◆ **Exercise description**
Copy these lines exactly and nothing else: from the line holding "# Adhesive films" to the line holding "if obj.type not", both lines included.
_ _ _
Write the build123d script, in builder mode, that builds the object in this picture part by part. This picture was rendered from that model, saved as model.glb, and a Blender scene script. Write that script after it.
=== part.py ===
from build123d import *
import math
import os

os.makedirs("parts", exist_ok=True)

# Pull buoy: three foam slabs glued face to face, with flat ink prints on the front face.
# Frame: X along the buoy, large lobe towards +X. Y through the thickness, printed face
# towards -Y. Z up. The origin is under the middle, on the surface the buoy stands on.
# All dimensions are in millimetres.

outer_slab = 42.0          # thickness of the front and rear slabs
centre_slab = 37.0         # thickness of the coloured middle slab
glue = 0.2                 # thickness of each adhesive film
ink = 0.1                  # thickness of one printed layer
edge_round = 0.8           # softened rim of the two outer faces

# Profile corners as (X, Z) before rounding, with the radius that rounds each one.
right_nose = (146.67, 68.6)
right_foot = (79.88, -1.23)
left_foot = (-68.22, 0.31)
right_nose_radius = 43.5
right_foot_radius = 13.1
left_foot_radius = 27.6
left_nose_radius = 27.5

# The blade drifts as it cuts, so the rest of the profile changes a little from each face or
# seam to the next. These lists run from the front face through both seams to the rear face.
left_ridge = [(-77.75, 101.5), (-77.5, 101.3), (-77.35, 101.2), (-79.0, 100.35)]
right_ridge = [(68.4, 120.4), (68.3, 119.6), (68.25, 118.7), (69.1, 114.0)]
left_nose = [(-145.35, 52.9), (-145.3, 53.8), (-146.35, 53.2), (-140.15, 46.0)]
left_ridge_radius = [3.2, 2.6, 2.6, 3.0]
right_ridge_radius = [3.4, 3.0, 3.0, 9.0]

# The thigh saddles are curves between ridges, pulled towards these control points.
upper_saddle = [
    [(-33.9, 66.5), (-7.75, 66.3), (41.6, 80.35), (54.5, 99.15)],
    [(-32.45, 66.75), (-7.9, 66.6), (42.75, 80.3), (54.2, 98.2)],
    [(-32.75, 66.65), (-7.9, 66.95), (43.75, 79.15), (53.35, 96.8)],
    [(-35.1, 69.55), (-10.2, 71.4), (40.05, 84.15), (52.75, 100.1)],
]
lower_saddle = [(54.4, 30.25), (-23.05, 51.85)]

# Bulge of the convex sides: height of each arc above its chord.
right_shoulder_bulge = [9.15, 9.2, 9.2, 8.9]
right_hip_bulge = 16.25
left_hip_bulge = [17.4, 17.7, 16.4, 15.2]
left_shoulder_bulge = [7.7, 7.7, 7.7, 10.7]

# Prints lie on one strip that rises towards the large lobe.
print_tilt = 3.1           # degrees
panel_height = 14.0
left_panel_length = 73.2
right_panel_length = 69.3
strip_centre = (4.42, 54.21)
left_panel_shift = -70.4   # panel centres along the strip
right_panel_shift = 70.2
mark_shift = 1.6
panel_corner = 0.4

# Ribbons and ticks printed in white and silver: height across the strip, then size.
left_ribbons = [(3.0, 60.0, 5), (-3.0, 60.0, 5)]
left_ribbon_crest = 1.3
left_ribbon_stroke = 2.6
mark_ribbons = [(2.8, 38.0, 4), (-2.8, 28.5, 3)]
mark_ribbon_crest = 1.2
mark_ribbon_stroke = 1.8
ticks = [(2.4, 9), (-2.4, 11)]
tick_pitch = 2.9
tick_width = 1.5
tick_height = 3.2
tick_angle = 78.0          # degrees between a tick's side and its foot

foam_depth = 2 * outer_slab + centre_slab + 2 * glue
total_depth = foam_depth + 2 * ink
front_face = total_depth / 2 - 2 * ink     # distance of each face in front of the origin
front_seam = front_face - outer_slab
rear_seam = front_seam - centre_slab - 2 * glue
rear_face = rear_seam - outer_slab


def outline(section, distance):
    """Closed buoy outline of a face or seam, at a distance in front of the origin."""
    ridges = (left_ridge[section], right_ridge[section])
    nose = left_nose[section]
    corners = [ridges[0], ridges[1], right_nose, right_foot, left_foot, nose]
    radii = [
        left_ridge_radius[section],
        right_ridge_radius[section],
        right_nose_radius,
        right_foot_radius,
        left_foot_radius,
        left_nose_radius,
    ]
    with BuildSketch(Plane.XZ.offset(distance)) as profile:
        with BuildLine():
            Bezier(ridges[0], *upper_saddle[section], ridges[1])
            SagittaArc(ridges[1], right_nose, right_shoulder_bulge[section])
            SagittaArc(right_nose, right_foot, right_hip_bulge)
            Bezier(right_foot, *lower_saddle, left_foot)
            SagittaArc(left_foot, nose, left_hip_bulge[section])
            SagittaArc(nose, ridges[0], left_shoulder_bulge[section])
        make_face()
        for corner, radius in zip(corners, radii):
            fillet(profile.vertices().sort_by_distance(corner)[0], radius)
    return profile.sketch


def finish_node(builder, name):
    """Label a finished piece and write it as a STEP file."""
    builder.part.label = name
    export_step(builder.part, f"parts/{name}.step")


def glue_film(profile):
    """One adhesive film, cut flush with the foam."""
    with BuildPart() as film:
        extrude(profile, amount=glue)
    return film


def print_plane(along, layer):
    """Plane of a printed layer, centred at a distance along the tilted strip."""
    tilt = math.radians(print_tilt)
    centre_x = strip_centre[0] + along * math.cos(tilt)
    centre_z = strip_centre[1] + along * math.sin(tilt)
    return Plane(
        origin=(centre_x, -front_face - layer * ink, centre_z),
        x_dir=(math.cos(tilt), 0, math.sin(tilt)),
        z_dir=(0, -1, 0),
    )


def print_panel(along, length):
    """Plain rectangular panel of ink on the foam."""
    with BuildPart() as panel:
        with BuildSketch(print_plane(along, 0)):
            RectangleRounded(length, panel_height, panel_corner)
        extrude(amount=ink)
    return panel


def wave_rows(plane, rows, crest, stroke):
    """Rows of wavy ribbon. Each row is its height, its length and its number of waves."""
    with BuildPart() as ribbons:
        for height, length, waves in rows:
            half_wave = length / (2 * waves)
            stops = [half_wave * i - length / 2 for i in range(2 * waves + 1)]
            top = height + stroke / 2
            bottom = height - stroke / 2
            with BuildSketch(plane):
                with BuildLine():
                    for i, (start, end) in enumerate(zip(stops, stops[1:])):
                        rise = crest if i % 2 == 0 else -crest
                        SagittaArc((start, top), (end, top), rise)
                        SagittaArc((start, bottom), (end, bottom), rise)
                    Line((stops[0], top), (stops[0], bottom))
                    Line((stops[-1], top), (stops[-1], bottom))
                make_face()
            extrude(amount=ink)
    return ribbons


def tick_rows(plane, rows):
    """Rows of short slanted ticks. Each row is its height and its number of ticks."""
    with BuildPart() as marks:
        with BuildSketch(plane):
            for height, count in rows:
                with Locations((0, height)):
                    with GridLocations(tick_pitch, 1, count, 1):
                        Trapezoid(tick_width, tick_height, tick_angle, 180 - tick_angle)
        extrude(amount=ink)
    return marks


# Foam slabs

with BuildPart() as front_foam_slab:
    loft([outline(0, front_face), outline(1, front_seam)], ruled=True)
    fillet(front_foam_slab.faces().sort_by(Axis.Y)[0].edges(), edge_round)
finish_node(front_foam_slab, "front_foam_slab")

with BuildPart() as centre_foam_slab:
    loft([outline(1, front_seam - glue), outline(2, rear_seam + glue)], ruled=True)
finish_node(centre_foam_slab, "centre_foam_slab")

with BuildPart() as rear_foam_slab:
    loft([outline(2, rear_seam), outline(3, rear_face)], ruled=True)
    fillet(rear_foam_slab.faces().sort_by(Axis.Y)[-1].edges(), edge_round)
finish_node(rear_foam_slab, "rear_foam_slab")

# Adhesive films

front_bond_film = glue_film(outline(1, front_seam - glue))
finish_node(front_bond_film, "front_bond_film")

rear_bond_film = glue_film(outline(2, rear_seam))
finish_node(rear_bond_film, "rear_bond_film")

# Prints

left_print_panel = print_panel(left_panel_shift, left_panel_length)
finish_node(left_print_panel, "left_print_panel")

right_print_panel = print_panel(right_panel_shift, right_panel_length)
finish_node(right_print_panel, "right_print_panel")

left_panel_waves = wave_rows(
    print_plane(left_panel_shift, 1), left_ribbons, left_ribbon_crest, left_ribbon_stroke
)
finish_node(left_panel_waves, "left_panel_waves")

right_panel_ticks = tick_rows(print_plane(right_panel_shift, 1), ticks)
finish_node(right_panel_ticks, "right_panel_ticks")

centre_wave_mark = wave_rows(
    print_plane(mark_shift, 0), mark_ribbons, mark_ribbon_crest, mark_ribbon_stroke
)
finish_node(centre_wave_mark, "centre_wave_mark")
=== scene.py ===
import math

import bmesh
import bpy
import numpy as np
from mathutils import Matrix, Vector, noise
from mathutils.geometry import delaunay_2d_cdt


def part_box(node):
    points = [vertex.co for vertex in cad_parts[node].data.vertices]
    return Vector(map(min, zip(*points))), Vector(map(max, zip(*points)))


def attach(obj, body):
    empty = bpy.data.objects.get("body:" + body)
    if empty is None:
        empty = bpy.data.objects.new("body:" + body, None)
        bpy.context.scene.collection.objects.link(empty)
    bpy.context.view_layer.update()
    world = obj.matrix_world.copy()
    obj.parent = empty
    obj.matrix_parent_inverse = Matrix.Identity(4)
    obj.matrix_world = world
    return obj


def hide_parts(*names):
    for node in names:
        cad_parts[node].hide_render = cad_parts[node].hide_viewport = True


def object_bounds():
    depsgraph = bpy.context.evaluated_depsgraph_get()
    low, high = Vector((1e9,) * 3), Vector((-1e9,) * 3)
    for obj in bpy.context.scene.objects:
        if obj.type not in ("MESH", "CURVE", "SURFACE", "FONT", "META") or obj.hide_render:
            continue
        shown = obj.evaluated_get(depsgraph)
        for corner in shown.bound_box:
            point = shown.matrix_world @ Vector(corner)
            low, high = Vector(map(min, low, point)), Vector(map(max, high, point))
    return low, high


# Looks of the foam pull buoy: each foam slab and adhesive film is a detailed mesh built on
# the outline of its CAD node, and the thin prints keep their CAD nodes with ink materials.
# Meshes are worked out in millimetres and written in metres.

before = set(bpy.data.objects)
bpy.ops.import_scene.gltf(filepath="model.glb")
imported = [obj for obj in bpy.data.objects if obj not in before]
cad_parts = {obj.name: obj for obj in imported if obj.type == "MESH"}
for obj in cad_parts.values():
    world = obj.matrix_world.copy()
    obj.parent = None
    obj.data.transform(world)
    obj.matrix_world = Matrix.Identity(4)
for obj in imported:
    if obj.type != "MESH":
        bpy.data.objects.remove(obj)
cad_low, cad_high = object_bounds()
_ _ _
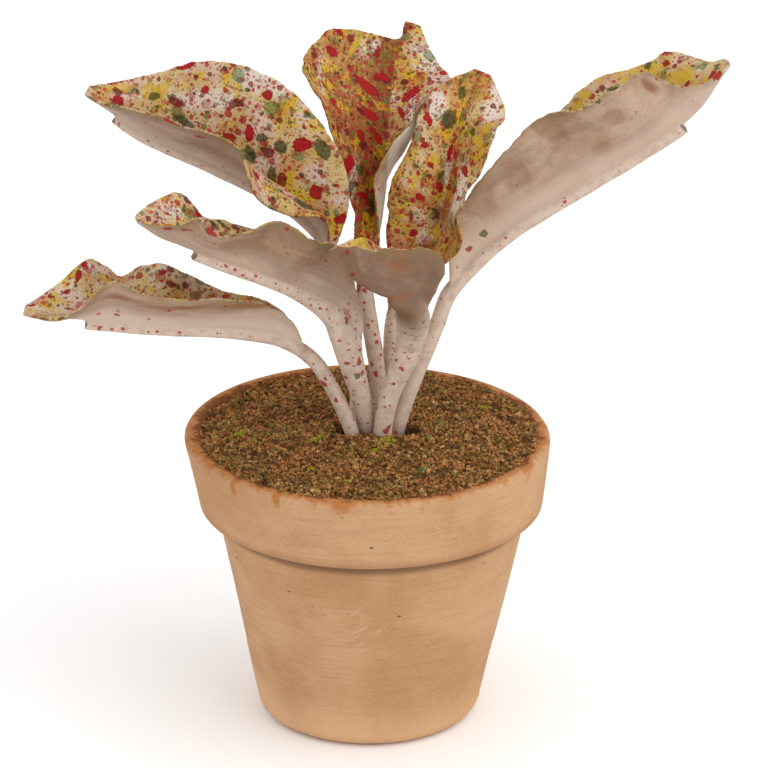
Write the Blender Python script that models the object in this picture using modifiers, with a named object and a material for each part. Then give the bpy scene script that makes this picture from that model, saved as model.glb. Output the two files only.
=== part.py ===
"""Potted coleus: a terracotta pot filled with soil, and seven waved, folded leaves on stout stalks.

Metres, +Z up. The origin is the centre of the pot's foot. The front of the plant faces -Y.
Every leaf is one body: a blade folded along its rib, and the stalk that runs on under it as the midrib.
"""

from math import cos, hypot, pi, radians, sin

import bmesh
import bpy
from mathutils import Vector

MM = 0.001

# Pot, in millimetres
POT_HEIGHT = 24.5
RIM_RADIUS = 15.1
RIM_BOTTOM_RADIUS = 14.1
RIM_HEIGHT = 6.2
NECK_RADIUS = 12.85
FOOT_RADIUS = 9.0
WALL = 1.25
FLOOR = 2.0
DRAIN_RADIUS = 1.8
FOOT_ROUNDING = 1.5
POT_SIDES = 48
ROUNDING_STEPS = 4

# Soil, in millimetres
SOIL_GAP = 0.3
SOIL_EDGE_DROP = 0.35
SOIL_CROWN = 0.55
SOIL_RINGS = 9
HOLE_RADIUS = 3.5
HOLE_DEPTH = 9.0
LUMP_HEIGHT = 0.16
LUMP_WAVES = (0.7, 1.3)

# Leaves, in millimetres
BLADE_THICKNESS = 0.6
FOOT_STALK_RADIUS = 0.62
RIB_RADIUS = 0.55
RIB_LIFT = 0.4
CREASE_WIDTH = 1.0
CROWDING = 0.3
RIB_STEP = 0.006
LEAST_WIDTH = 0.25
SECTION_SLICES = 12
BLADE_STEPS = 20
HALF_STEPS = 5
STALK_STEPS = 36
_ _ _
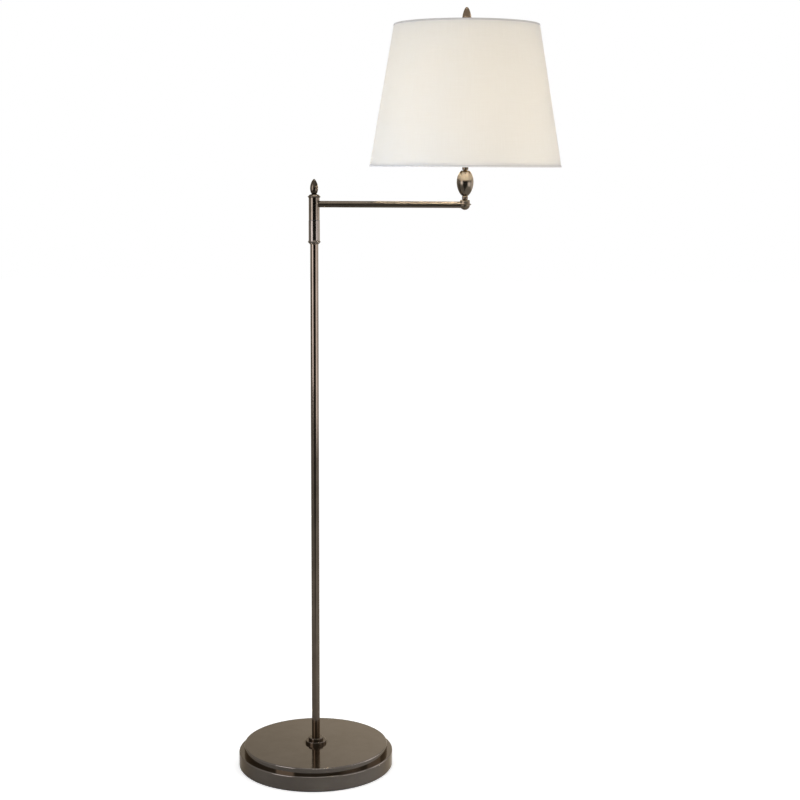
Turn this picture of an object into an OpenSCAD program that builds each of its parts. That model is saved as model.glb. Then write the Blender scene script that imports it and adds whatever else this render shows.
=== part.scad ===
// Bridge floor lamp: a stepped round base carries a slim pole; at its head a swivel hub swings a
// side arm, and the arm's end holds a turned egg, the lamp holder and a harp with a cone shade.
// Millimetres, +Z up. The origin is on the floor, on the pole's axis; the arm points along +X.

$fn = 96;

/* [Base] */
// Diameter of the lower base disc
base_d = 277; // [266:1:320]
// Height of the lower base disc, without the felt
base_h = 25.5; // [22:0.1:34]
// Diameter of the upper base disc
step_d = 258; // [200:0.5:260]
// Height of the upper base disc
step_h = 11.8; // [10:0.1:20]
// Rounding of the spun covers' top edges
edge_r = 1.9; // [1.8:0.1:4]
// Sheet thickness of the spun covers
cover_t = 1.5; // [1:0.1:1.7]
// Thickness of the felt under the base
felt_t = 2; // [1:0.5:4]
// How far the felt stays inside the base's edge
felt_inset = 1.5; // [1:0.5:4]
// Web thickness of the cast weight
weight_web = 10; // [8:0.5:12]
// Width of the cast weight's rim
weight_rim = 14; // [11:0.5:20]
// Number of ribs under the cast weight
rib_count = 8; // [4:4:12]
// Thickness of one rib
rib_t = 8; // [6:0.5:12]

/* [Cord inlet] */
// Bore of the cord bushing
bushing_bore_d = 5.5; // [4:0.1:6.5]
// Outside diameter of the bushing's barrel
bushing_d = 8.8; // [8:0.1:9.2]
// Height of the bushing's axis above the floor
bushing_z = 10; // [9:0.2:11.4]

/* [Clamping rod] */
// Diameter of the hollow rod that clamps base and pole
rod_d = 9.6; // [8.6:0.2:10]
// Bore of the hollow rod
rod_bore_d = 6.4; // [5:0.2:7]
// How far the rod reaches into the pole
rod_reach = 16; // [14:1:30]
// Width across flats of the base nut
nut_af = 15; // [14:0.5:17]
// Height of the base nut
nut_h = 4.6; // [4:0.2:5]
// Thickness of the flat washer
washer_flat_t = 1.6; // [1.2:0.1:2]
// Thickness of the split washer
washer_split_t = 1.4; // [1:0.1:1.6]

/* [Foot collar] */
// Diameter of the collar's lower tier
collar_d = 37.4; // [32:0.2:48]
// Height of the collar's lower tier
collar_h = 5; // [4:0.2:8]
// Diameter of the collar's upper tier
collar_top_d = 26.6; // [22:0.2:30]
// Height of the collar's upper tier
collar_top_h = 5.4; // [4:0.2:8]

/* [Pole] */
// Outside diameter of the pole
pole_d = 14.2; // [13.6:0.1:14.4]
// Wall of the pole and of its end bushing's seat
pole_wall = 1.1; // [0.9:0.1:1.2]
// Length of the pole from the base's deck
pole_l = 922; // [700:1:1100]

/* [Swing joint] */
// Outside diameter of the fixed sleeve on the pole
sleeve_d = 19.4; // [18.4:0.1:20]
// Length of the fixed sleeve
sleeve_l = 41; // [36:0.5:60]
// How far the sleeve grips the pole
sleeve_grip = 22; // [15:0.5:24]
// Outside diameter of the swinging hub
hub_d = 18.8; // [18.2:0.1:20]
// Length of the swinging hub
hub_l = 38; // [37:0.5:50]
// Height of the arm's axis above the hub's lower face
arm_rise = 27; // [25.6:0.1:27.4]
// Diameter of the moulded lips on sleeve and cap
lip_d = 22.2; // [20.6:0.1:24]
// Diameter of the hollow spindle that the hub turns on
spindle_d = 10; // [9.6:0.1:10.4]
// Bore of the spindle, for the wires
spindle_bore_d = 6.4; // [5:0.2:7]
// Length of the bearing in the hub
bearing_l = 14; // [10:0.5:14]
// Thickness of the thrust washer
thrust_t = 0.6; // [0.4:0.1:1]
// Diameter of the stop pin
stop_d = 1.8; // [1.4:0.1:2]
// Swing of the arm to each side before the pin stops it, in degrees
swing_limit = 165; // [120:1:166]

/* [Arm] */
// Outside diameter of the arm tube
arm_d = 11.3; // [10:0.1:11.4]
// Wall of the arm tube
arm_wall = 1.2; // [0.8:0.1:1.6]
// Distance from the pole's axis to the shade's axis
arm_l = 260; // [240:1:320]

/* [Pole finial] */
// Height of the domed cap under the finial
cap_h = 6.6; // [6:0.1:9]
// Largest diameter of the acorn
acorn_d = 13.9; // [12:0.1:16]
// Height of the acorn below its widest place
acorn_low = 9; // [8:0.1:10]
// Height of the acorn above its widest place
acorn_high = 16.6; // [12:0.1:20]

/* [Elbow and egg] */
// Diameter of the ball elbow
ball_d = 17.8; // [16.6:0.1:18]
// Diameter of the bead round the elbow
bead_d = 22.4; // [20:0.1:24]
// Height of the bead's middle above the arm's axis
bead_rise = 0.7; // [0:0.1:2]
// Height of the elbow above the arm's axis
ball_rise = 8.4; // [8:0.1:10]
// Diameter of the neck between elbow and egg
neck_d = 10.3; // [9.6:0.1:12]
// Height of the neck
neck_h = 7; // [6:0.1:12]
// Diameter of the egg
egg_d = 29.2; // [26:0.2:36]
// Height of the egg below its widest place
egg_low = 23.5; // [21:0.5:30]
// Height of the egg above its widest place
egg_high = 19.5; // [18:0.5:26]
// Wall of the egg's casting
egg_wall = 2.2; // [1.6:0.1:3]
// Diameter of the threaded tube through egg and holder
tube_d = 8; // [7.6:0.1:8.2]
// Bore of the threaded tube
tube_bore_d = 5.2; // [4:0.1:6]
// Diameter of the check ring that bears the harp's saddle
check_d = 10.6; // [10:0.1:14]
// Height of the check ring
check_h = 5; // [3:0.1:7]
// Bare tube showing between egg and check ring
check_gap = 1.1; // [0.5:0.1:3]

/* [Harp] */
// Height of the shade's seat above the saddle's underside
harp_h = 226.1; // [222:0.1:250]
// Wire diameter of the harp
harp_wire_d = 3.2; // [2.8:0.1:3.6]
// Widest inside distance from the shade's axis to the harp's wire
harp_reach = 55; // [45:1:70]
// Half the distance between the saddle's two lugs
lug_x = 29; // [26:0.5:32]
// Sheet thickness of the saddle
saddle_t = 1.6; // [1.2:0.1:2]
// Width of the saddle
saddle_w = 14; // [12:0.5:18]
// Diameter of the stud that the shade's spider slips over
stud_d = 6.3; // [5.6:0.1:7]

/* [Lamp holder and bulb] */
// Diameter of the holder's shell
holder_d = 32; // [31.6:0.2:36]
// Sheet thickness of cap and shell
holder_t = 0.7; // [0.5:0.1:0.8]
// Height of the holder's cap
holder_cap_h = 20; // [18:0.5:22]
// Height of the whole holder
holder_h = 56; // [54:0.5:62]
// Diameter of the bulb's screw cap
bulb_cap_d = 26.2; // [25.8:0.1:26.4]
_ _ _
◆ **Solved exercise**
# Adhesive films

front_bond_film = glue_film(outline(1, front_seam - glue))
finish_node(front_bond_film, "front_bond_film")

rear_bond_film = glue_film(outline(2, rear_seam))
finish_node(rear_bond_film, "rear_bond_film")

# Prints

left_print_panel = print_panel(left_panel_shift, left_panel_length)
finish_node(left_print_panel, "left_print_panel")

right_print_panel = print_panel(right_panel_shift, right_panel_length)
finish_node(right_print_panel, "right_print_panel")

left_panel_waves = wave_rows(
    print_plane(left_panel_shift, 1), left_ribbons, left_ribbon_crest, left_ribbon_stroke
)
finish_node(left_panel_waves, "left_panel_waves")

right_panel_ticks = tick_rows(print_plane(right_panel_shift, 1), ticks)
finish_node(right_panel_ticks, "right_panel_ticks")

centre_wave_mark = wave_rows(
    print_plane(mark_shift, 0), mark_ribbons, mark_ribbon_crest, mark_ribbon_stroke
)
finish_node(centre_wave_mark, "centre_wave_mark")
=== scene.py ===
import math

import bmesh
import bpy
import numpy as np
from mathutils import Matrix, Vector, noise
from mathutils.geometry import delaunay_2d_cdt


def part_box(node):
    points = [vertex.co for vertex in cad_parts[node].data.vertices]
    return Vector(map(min, zip(*points))), Vector(map(max, zip(*points)))


def attach(obj, body):
    empty = bpy.data.objects.get("body:" + body)
    if empty is None:
        empty = bpy.data.objects.new("body:" + body, None)
        bpy.context.scene.collection.objects.link(empty)
    bpy.context.view_layer.update()
    world = obj.matrix_world.copy()
    obj.parent = empty
    obj.matrix_parent_inverse = Matrix.Identity(4)
    obj.matrix_world = world
    return obj


def hide_parts(*names):
    for node in names:
        cad_parts[node].hide_render = cad_parts[node].hide_viewport = True


def object_bounds():
    depsgraph = bpy.context.evaluated_depsgraph_get()
    low, high = Vector((1e9,) * 3), Vector((-1e9,) * 3)
    for obj in bpy.context.scene.objects:
        if obj.type not in ("MESH", "CURVE", "SURFACE", "FONT", "META") or obj.hide_render:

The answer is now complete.